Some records
▼

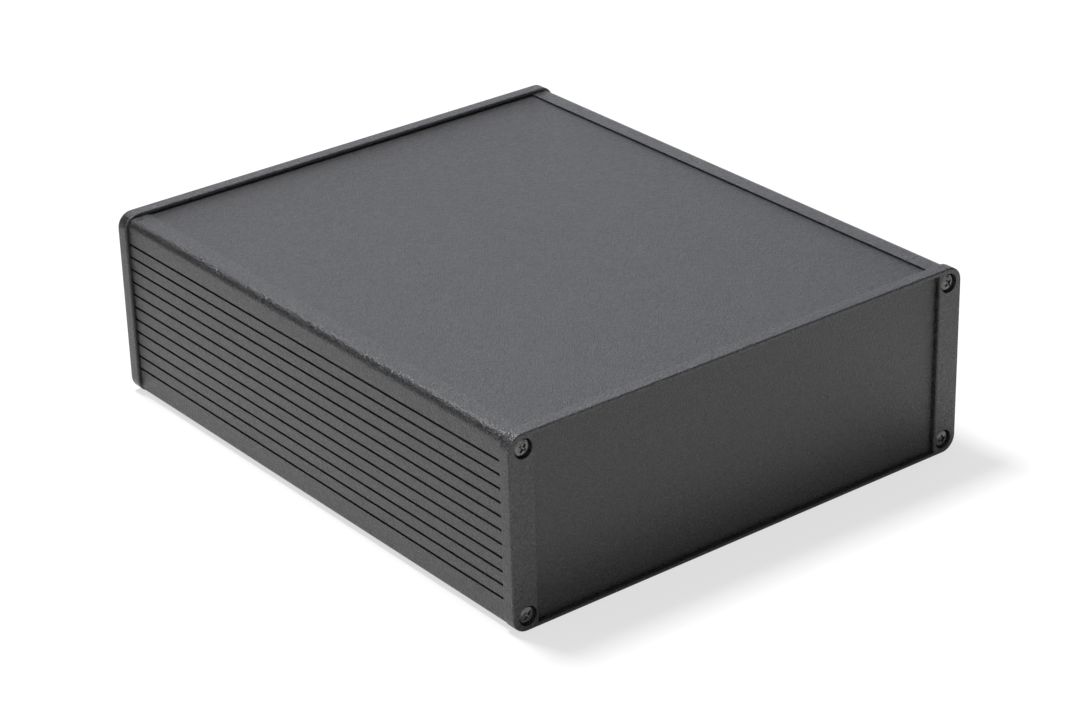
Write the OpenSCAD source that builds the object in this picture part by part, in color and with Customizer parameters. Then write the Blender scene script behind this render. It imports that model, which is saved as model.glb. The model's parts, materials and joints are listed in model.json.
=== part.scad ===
// Extruded aluminium instrument enclosure: a U-shaped extrusion with a slide-in
// cover, closed at each end by a flat panel held in a screwed bezel.
// Millimetres, +Z up, front face towards -Y, origin at the middle of the base.

/* [Overall] */
// Width over the bezels
overall_w = 188; // [120:1:260]
// Depth over the bezels
overall_d = 220; // [100:1:400]
// Height over the bezels
overall_h = 68; // [48:1:120]

/* [Extrusion] */
// How far the bezels stand proud of the extrusion all round
bezel_proud = 1.2; // [0.6:0.1:1.6]
// Thickness of the side walls
side_wall = 2.4; // [1.8:0.1:3.4]
// Thickness of the floor
floor_t = 2; // [1.5:0.1:4]
// Radius of the long upper edges
top_edge_r = 3.2; // [1:0.1:4]
// Radius of the long lower edges
bottom_edge_r = 2; // [1:0.1:2.4]
// Width of the top rail, from the outside of the wall
rail_w = 8.5; // [8:0.1:12]

/* [Side grooves] */
// Width of one groove
groove_w = 0.8; // [0.4:0.1:1.5]
// Depth of one groove
groove_deep = 0.7; // [0.3:0.1:1]
// Distance from groove to groove
groove_pitch = 4.76; // [3:0.01:9]
// Height of the lowest groove above the ground
groove_first_z = 10.2; // [7:0.1:14]
// Plain band kept between the top groove and the rounded upper edge
groove_top_band = 5; // [2:0.1:12]

/* [Cover] */
// Thickness of the cover
cover_t = 2.5; // [2.2:0.1:3]
// How far the cover lies below the rails
cover_sink = 0.6; // [0.3:0.1:0.8]
// Gap between the cover's edge and the rail
cover_gap = 0.2; // [0.1:0.05:0.4]
// Thickness of the tongues that run in the rails
tongue_t = 1.4; // [1:0.1:1.6]
// How far each tongue reaches under its rail
tongue_reach = 1.6; // [1:0.1:1.7]
// Clearance above each tongue and beyond its edge
tongue_clear = 0.15; // [0.05:0.05:0.3]
// Thickness of the lip that carries each tongue
lip_t = 1.4; // [1:0.1:2]
// How far the lip reaches in past the rail
lip_reach = 1.5; // [0.5:0.1:4]

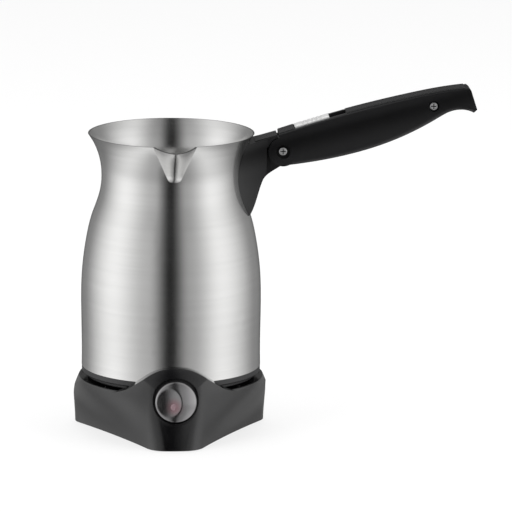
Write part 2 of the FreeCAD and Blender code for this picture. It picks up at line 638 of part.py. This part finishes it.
PAD_START = 9.5
PAD_LENGTH = 20.0
TRAVEL = 4.0
PAD_HALF = 4.5
LATCH_START = 7.2
LATCH_END = 20.0
grip = grip.cut(on_top(box(PAD_START - 0.6, 39.2, -PAD_HALF - SIDE_GAP, PAD_HALF + SIDE_GAP, -3.4, 6)))
grip = grip.cut(on_top(box(13.4, 20.2 + TRAVEL + 0.4, -2.5, 2.5, -6, -3)))
grip = grip.cut(on_top(box(LATCH_START - 0.8, LATCH_END + TRAVEL + 2.0, -2.5, 2.5, -8.6, -5.2)))
pad = box(PAD_START, PAD_START + PAD_LENGTH, -PAD_HALF, PAD_HALF, -3.1, 1.2)
pad = rounded(pad, 0.8, lambda e: e.CenterOfMass.z > 1.1 or e.BoundBox.ZLength > 4)
for i in range(5):
    u = PAD_START + 5.0 + 2.5 * i
    pad = pad.cut(Part.makeCylinder(0.7, 20, V(u, -10, 1.5), V(0, 1, 0)))
button = fuse(pad, box(14.0, 20.0, -2.2, 2.2, -7, -3), box(LATCH_START, LATCH_END, -2.2, 2.2, -8.3, -5.5))
nodes["release_button"] = on_top(button)

spring_start = LATCH_END + 0.1
spring_length = TRAVEL + 1.8
coil = Part.makeHelix(1.2, spring_length - 0.8, 1.1)
ring = Part.Wire(Part.makeCircle(0.25, V(1.1, 0, 0), V(0, 1, 0)))
spring = Part.Wire(coil).makePipeShell([ring], True, True)
spring.rotate(V(), V(0, 1, 0), 90)
spring.translate(V(spring_start + 0.4, 0, -6.9))
nodes["button_spring"] = on_top(spring)

nodes["grip_front"] = grip.common(box(0, 200, -20, 0, 100, 220))
nodes["grip_back"] = grip.common(box(0, 200, 0, 20, 100, 220))

for name, shape in nodes.items():
    shape.exportStep("parts/%s.step" % name)
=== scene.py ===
"""Looks of the electric coffee pot on its three-lobed base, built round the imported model. Metres, +Z up."""
import json
import math

import bmesh
import bpy
from mathutils import Matrix, Vector


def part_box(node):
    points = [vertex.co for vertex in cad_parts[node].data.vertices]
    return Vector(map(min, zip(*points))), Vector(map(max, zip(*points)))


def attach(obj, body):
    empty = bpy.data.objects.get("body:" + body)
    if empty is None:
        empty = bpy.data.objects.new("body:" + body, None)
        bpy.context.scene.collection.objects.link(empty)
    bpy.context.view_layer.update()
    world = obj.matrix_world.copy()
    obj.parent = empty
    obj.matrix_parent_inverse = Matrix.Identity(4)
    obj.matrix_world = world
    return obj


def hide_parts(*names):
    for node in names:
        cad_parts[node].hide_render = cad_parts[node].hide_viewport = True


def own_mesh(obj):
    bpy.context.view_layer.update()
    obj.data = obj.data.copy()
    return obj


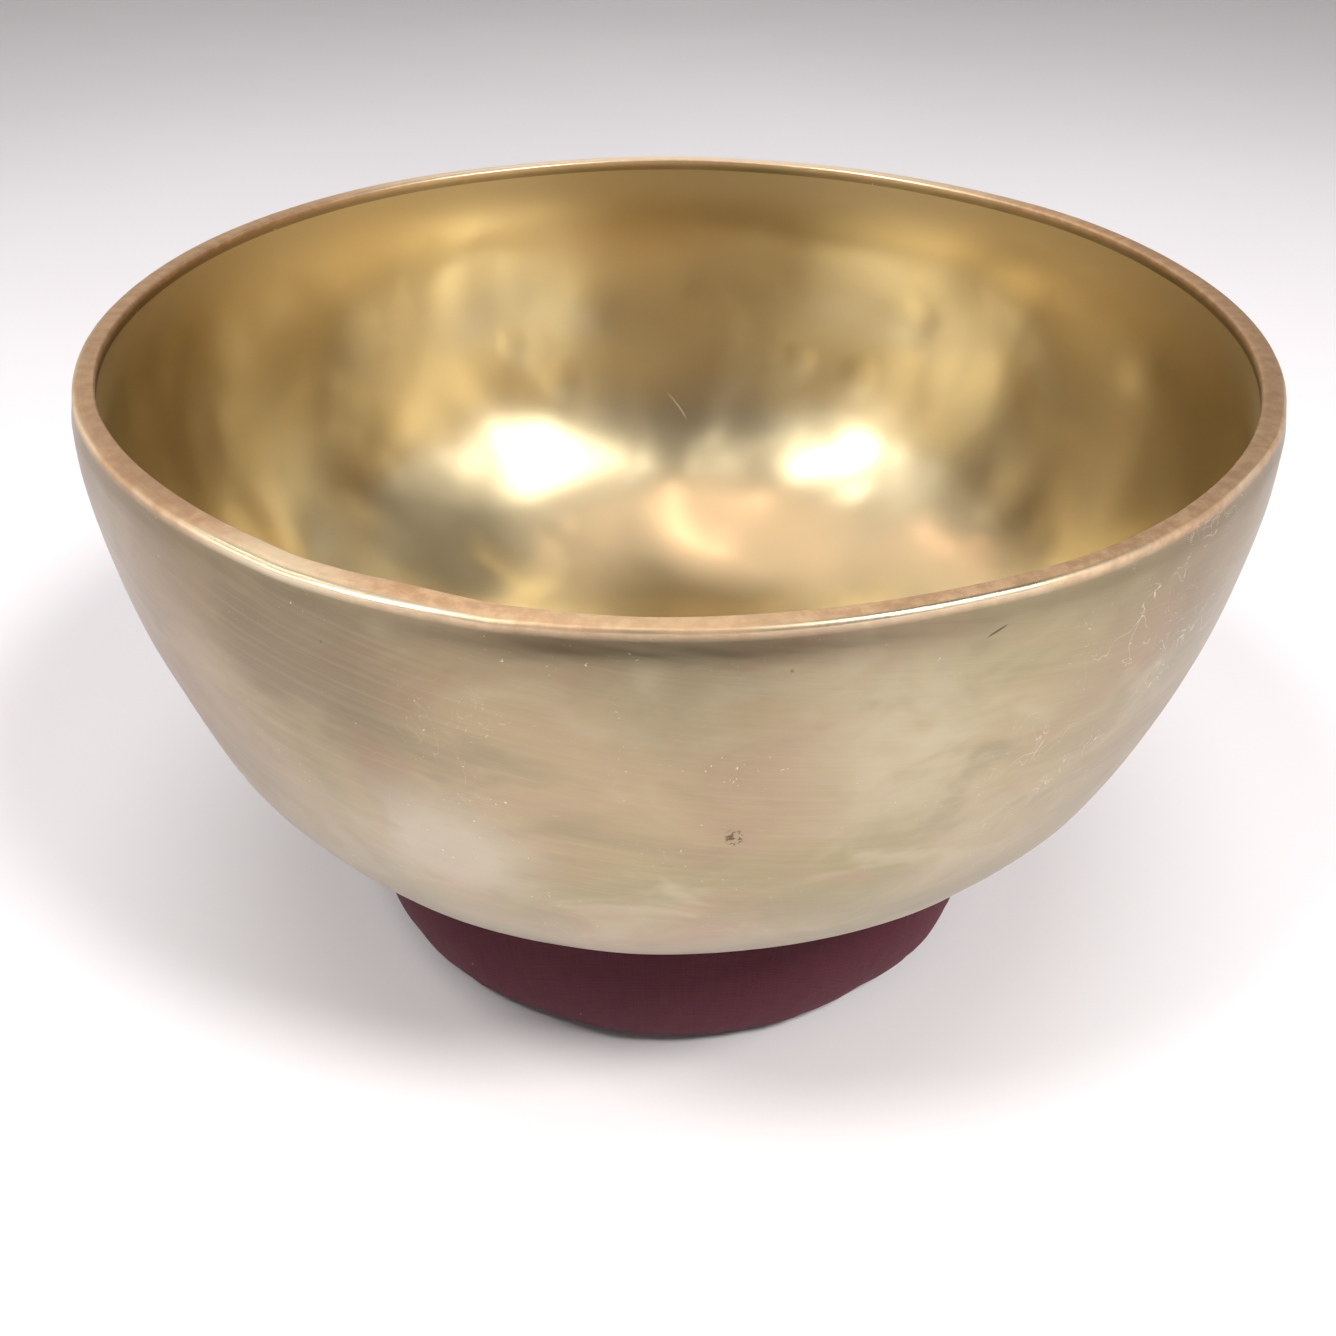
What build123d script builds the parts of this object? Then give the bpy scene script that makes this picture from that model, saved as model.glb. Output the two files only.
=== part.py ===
from build123d import *

import math
import os

# A bronze singing bowl above a ring cushion: a cotton cover over packed fibre,
# with a base panel and sewn seams. Millimetres; the origin is on the floor at
# the middle of the cushion and +Z runs up the bowl's axis.
# Sections are drawn as (radius, height) and revolved about Z.

os.makedirs("parts", exist_ok=True)

# ---------------------------------------------------------------------------
# Bowl dimensions
# ---------------------------------------------------------------------------
bowl_bottom_z = 35.0        # underside of the bowl above the floor
bowl_height = 123.6         # underside of the bowl to the top of its lip
rim_radius = 130.0          # outside radius at the top of the lip
wall_top = 2.2              # wall thickness at the lip end of the outline
wall_bottom = 2.6           # wall thickness at the bottom
lip_width = 4.8             # width of the thickened lip
lip_slope = 0.15            # fall of the lip's top from outer to inner edge
lip_band_height = 9.5       # height of the thick band inside the lip
lip_outer_round = 1.3       # fillet radius for the lip's outer corner
lip_inner_round = 0.8       # fillet radius for the lip's inner corner
band_taper = 0.9            # how much the band thins towards its foot
band_foot_rise = 0.5        # foot of the band above the band's nominal end
band_root_drop = 0.6        # where the band meets the wall, below that end
band_root_inset = 0.1       # the meeting point's inset from the wall
wall_start_drop = 2.5       # the inside wall's points start this far below it

# Outside of the bowl: (radius, height above its underside), lip to bottom.
bowl_outside = [
    (131.10, 118.6), (131.95, 109.9), (131.95, 99.6), (131.15, 90.3),
    (129.80, 80.7), (128.00, 71.1), (125.80, 61.4), (123.05, 51.8),
    (119.50, 42.6), (114.85, 34.2), (109.00, 27.0), (102.20, 20.8),
    (94.70, 15.6), (86.80, 11.1), (78.30, 7.2), (68.90, 4.05),
    (58.40, 1.75), (45.90, 0.45), (29.70, 0.0),
]

# ---------------------------------------------------------------------------
# Cushion dimensions shared by several pieces
# ---------------------------------------------------------------------------
fabric = 0.8                # thickness of the cotton cover
half_fabric = fabric / 2
flange_z = 2.35             # middle of the cover's flat seam allowances
outer_seam_r = 81.0
outer_flange_r = 74.5       # raw edge of the outer allowance
inner_seam_r = 44.2
inner_flange_r = 50.2       # raw edge of the inner allowance

# Middle surface of the cover: (radius, height), from the outer seam over the
# top and down the hole to the inner seam.
cover_line = [
    (outer_seam_r, flange_z),
    (82.20, 2.42), (84.60, 3.35), (87.00, 6.20), (88.35, 11.40),
    (88.30, 18.00), (86.60, 25.20), (83.20, 31.60), (79.00, 35.80),
    (75.20, 37.80), (71.30, 38.45), (67.30, 38.00), (62.00, 36.72),
    (56.00, 35.65), (50.00, 35.02), (46.00, 34.30), (42.20, 32.00),
    (39.30, 27.40), (37.90, 21.00), (37.80, 14.20), (38.80, 8.20),
    (40.90, 4.20), (43.00, 2.60),
    (inner_seam_r, flange_z),
]


def offset_point(points, index, distance):
    """One point moved sideways, to the right of the direction of travel."""
    r, z = points[index]
    r0, z0 = points[max(index - 1, 0)]
    r1, z1 = points[min(index + 1, len(points) - 1)]
    length = math.hypot(r1 - r0, z1 - z0)
    return (r + distance * (z1 - z0) / length, z - distance * (r1 - r0) / length)


def offset_points(points, distance):
    """All the points moved sideways by the same distance."""
    return [offset_point(points, i, distance) for i in range(len(points))]


def save(part, name):
    """Label a part and write its STEP file."""
    part.label = name
    export_step(part, f"parts/{name}.step")


# ---------------------------------------------------------------------------
# Bowl: a thin wall that thickens into a nearly flat-topped lip, whose band
# stands proud of the inside wall.
# ---------------------------------------------------------------------------
top_z = bowl_bottom_z + bowl_height
band_z = top_z - lip_band_height
lip_inner_r = rim_radius - lip_width
bowl_floor_z = bowl_bottom_z + wall_bottom

outside = [(r, bowl_bottom_z + height) for r, height in bowl_outside]
last = len(outside) - 1
inside = [
    offset_point(outside, i, wall_top + (wall_bottom - wall_top) * i / last)
    for i in range(last)
]
inside.append((outside[-1][0], bowl_floor_z))
inside = [point for point in inside if point[1] < band_z - wall_start_drop]
band_root = (inside[0][0] - band_root_inset, band_z - band_root_drop)

with BuildPart() as bowl:
    with BuildSketch(Plane.XZ) as bowl_section:
        with BuildLine():
            Polyline((0, bowl_floor_z), (0, bowl_bottom_z), outside[-1])
            Spline(*reversed(outside))
            Polyline(
                outside[0],
                (rim_radius, top_z),
                (lip_inner_r, top_z - lip_slope),
                (lip_inner_r + band_taper, band_z + band_foot_rise),
                band_root,
            )
            Spline(band_root, *inside)
            Line(inside[-1], (0, bowl_floor_z))
        make_face()
        # Each radius goes to the vertices at that X whose Z is near the top.
        for corner_r, rounding in (
            (rim_radius, lip_outer_round),
            (lip_inner_r, lip_inner_round),
        ):
            corners = bowl_section.vertices()
            fillet(
                [v for v in corners if abs(v.X - corner_r) < 0.01 and v.Z > top_z - 1],
                radius=rounding,
            )
    revolve(axis=Axis.Z)
save(bowl.part, "bowl")

# ---------------------------------------------------------------------------
# Cushion cover: one ring of cotton over the top, down the outside and down
# the hole, with both raw edges turned in under the cushion as allowances.
# ---------------------------------------------------------------------------
flange_bottom_z = flange_z - half_fabric
flange_top_z = flange_z + half_fabric

# The ends are set level with the flat allowances.
skin = offset_points(cover_line, half_fabric)
skin[0] = (outer_seam_r, flange_bottom_z)
skin[-1] = (inner_seam_r, flange_bottom_z)
lining = offset_points(cover_line, -half_fabric)
lining[0] = (outer_seam_r, flange_top_z)
lining[-1] = (inner_seam_r, flange_top_z)

with BuildPart() as cushion_upper_cover:
    with BuildSketch(Plane.XZ):
        with BuildLine():
            Line((outer_flange_r, flange_bottom_z), skin[0])
            Spline(*skin)
            Polyline(
                skin[-1],
                (inner_flange_r, flange_bottom_z),
                (inner_flange_r, flange_top_z),
                lining[-1],
            )
            Spline(*reversed(lining))
            Polyline(
                lining[0],
                (outer_flange_r, flange_top_z),
                (outer_flange_r, flange_bottom_z),
            )
        make_face()
    revolve(axis=Axis.Z)
save(cushion_upper_cover.part, "cushion_upper_cover")

# ---------------------------------------------------------------------------
# Base panel: flat ring on the floor. Each edge folds up and back over itself,
# so that its allowance lies under the cover's allowance.
# ---------------------------------------------------------------------------
base_t = 0.7                            # thickness of the panel
allowance_high = 1.9                    # top of the folded allowances
allowance_low = allowance_high - base_t
fold_radius = allowance_high / 2        # outside of the fold
fold_inner_radius = fold_radius - base_t
outer_fold_r = outer_seam_r - 0.2       # where the outer fold begins

with BuildPart() as cushion_base_panel:
    with BuildSketch(Plane.XZ):
        with BuildLine():
            Line((inner_seam_r, 0), (outer_fold_r, 0))
            ThreePointArc(
                (outer_fold_r, 0),
                (outer_fold_r + fold_radius, fold_radius),
                (outer_fold_r, allowance_high),
            )
            Polyline(
                (outer_fold_r, allowance_high),
                (outer_flange_r, allowance_high),
                (outer_flange_r, allowance_low),
                (outer_fold_r, allowance_low),
            )
            ThreePointArc(
                (outer_fold_r, allowance_low),
                (outer_fold_r + fold_inner_radius, fold_radius),
                (outer_fold_r, base_t),
            )
            Line((outer_fold_r, base_t), (inner_seam_r, base_t))
            ThreePointArc(
                (inner_seam_r, base_t),
                (inner_seam_r - fold_inner_radius, fold_radius),
                (inner_seam_r, allowance_low),
            )
            Polyline(
                (inner_seam_r, allowance_low),
                (inner_flange_r, allowance_low),
                (inner_flange_r, allowance_high),
                (inner_seam_r, allowance_high),
            )
            ThreePointArc(
                (inner_seam_r, allowance_high),
                (inner_seam_r - fold_radius, fold_radius),
                (inner_seam_r, 0),
            )
        make_face()
    revolve(axis=Axis.Z)
save(cushion_base_panel.part, "cushion_base_panel")

# ---------------------------------------------------------------------------
# Filling: a ring of packed fibre inside the cover. Its underside passes over
# the seam allowances and dips towards the base panel between them.
# ---------------------------------------------------------------------------
fill_gap = 0.25             # between the filling and the cover's lining
fill_low = 0.85             # flat underside between the allowances
over_stitch = 3.55          # underside above the seam threads
over_flange_edge = over_stitch - 0.15

# The cover's end points, next to the seams, are left out at both ends.
fill_top = offset_points(cover_line, -(half_fabric + fill_gap))[3:-3]

# Underside, as (radius, height), on the hole's side and on the outer side.
fill_inner_underside = [
    (42.6, 4.9), (45.4, over_stitch), (49.8, over_flange_edge),
    (52.6, 1.35), (54.8, fill_low), (57.0, fill_low),
]
fill_outer_underside = [
    (67.8, fill_low), (70.0, fill_low), (72.2, 1.35),
    (75.0, over_flange_edge), (79.6, over_stitch), (84.6, 6.2),
]

with BuildPart() as cushion_filling:
    with BuildSketch(Plane.XZ):
        with BuildLine():
            Spline(*fill_top)
            Spline(fill_top[-1], *fill_inner_underside)
            Line(fill_inner_underside[-1], fill_outer_underside[0])
            Spline(*fill_outer_underside, fill_top[0])
        make_face()
    revolve(axis=Axis.Z)
save(cushion_filling.part, "cushion_filling")

# ---------------------------------------------------------------------------
# Seam threads: each ring seam has one continuous thread, which lies along the
# top of the cover's seam allowance, inside the cushion.
# ---------------------------------------------------------------------------
thread_radius = 0.2
thread_gap = 0.02           # between the thread and the allowance
thread_z = flange_top_z + thread_radius + thread_gap
outer_stitch_r = outer_seam_r - 1.8
inner_stitch_r = inner_seam_r + 1.6


def save_seam_thread(name, ring_radius):
    with BuildPart() as thread:
        with BuildSketch(Plane.XZ):
            with Locations((ring_radius, thread_z)):
                Circle(thread_radius)
        revolve(axis=Axis.Z)
    save(thread.part, name)


save_seam_thread("outer_seam_thread", outer_stitch_r)
save_seam_thread("inner_seam_thread", inner_stitch_r)

# ---------------------------------------------------------------------------
# Closing stitches: slanted hand-sewn loops that draw the cover and the base
# panel together along the stuffing gap in the outer seam.
# ---------------------------------------------------------------------------
closing_pitch = 4.0         # along the seam
closing_arc = 34.0          # degrees of the outer seam left for stuffing
closing_at = 90.0           # degrees; the gap faces +Y
closing_r = outer_seam_r + 0.55
closing_z = 1.75
closing_loop = 1.25         # radius of a loop, to the middle of the thread
closing_thread_radius = 0.22
closing_slant = 22.0        # degrees

closing_count = int(math.radians(closing_arc) * closing_r / closing_pitch)
closing_step = math.degrees(closing_pitch / closing_r)
closing_places = []
for k in range(closing_count):
    angle = closing_at + (k - (closing_count - 1) / 2) * closing_step
    turn = math.radians(angle)
    centre = (closing_r * math.cos(turn), closing_r * math.sin(turn), closing_z)
    closing_places.append(Location(centre, (90, closing_slant, angle)))

with BuildPart() as closing_stitch_thread:
    with Locations(*closing_places):
        Torus(closing_loop, closing_thread_radius)
save(closing_stitch_thread.part, "closing_stitch_thread")
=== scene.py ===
"""A hammered bronze bowl resting on a sewn ring cushion of maroon cotton.

Both stand upright about the Z axis, with the floor at z = 0. The front faces -Y and +X is
to the right. Shapes are worked out in millimetres and become metres in make_mesh.
"""
import math
from types import SimpleNamespace

import bmesh
import bpy
import numpy as np
from mathutils import Matrix, Vector


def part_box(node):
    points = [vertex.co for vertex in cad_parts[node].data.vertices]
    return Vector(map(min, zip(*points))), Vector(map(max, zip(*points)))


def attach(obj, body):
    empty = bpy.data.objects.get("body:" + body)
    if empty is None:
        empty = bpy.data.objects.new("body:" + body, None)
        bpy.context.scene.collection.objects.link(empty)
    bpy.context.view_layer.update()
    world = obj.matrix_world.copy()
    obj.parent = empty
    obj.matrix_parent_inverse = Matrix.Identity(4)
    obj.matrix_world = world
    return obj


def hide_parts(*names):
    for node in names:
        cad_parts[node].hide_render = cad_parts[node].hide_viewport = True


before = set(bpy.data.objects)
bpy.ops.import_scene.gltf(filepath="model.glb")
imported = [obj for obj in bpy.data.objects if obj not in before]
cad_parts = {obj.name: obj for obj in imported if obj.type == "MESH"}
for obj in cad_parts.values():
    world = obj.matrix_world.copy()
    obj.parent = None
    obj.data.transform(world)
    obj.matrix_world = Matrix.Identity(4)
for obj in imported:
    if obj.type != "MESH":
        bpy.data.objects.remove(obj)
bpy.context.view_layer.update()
scene = bpy.context.scene
MM = 0.001


# ---------------------------------------------------------------------------
# Curves and fields
# ---------------------------------------------------------------------------
def smooth(start, end, x):
    """Eases from 0 at start to 1 at end."""
    share = np.clip((x - start) / (end - start), 0, 1)
    return share * share * (3 - 2 * share)


def steps(curve):
    return np.hypot(*np.diff(curve, axis=0).T)


def distances(curve):
    """The length along a curve at each of its points."""
    return np.r_[0, np.cumsum(steps(curve))]


def resample(curve, at):
    along = distances(curve)
    return np.stack([np.interp(at, along, curve[:, k]) for k in (0, 1)], -1)


def spline(points, count):
    """A natural cubic curve through the points, resampled to an even spacing."""
    points = np.array(points, float)
    knots = distances(points)
    number = len(knots)
    gap = np.diff(knots)
    inner = np.arange(1, number - 1)
    system = np.eye(number)
    system[inner, inner - 1] = gap[:-1]
    system[inner, inner] = 2 * (gap[:-1] + gap[1:])
    system[inner, inner + 1] = gap[1:]
    fine = np.linspace(0, knots[-1], 4000)
    span = np.clip(np.searchsorted(knots, fine) - 1, 0, number - 2)
    past, width = fine - knots[span], gap[span]
    columns = []
    for value in points.T:
        slope = np.diff(value) / gap
        target = np.zeros(number)
        target[1:-1] = 6 * np.diff(slope)
        bend = np.linalg.solve(system, target)
        here, after = bend[span], bend[span + 1]
        columns.append(value[span] + past * (slope[span] - width * (2 * here + after) / 6)
                       + past ** 2 * here / 2 + past ** 3 * (after - here) / (6 * width))
    curve = np.stack(columns, -1)
    return resample(curve, np.linspace(0, distances(curve)[-1], count))


def section_normals(curve):
    tangent = np.gradient(curve, axis=0)
    tangent /= np.hypot(*tangent.T)[:, None]
    return np.stack([tangent[:, 1], -tangent[:, 0]], -1)


def turned(section, angle):
    """A section (rows, 2) or (rows, columns, 2) of radius and height, swept round the axis."""
    section = np.asarray(section)
    if section.ndim == 2:
        section = np.repeat(section[:, None], len(angle), 1)
    radius, z = section[..., 0], section[..., 1]
    return np.stack([radius * np.cos(angle), radius * np.sin(angle), z], -1)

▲

# YOUR GOAL
Go back over the listing above and copy exactly the lines that begin at the line with "1.5), V(0, 1, 0)))" and stop after the line with "obj.data = obj.data.copy()"; leave out every other line.

# RESULT OF THE TASK
    pad = pad.cut(Part.makeCylinder(0.7, 20, V(u, -10, 1.5), V(0, 1, 0)))
button = fuse(pad, box(14.0, 20.0, -2.2, 2.2, -7, -3), box(LATCH_START, LATCH_END, -2.2, 2.2, -8.3, -5.5))
nodes["release_button"] = on_top(button)

spring_start = LATCH_END + 0.1
spring_length = TRAVEL + 1.8
coil = Part.makeHelix(1.2, spring_length - 0.8, 1.1)
ring = Part.Wire(Part.makeCircle(0.25, V(1.1, 0, 0), V(0, 1, 0)))
spring = Part.Wire(coil).makePipeShell([ring], True, True)
spring.rotate(V(), V(0, 1, 0), 90)
spring.translate(V(spring_start + 0.4, 0, -6.9))
nodes["button_spring"] = on_top(spring)

nodes["grip_front"] = grip.common(box(0, 200, -20, 0, 100, 220))
nodes["grip_back"] = grip.common(box(0, 200, 0, 20, 100, 220))

for name, shape in nodes.items():
    shape.exportStep("parts/%s.step" % name)
=== scene.py ===
"""Looks of the electric coffee pot on its three-lobed base, built round the imported model. Metres, +Z up."""
import json
import math

import bmesh
import bpy
from mathutils import Matrix, Vector


def part_box(node):
    points = [vertex.co for vertex in cad_parts[node].data.vertices]
    return Vector(map(min, zip(*points))), Vector(map(max, zip(*points)))


def attach(obj, body):
    empty = bpy.data.objects.get("body:" + body)
    if empty is None:
        empty = bpy.data.objects.new("body:" + body, None)
        bpy.context.scene.collection.objects.link(empty)
    bpy.context.view_layer.update()
    world = obj.matrix_world.copy()
    obj.parent = empty
    obj.matrix_parent_inverse = Matrix.Identity(4)
    obj.matrix_world = world
    return obj


def hide_parts(*names):
    for node in names:
        cad_parts[node].hide_render = cad_parts[node].hide_viewport = True


def own_mesh(obj):
    bpy.context.view_layer.update()
    obj.data = obj.data.copy()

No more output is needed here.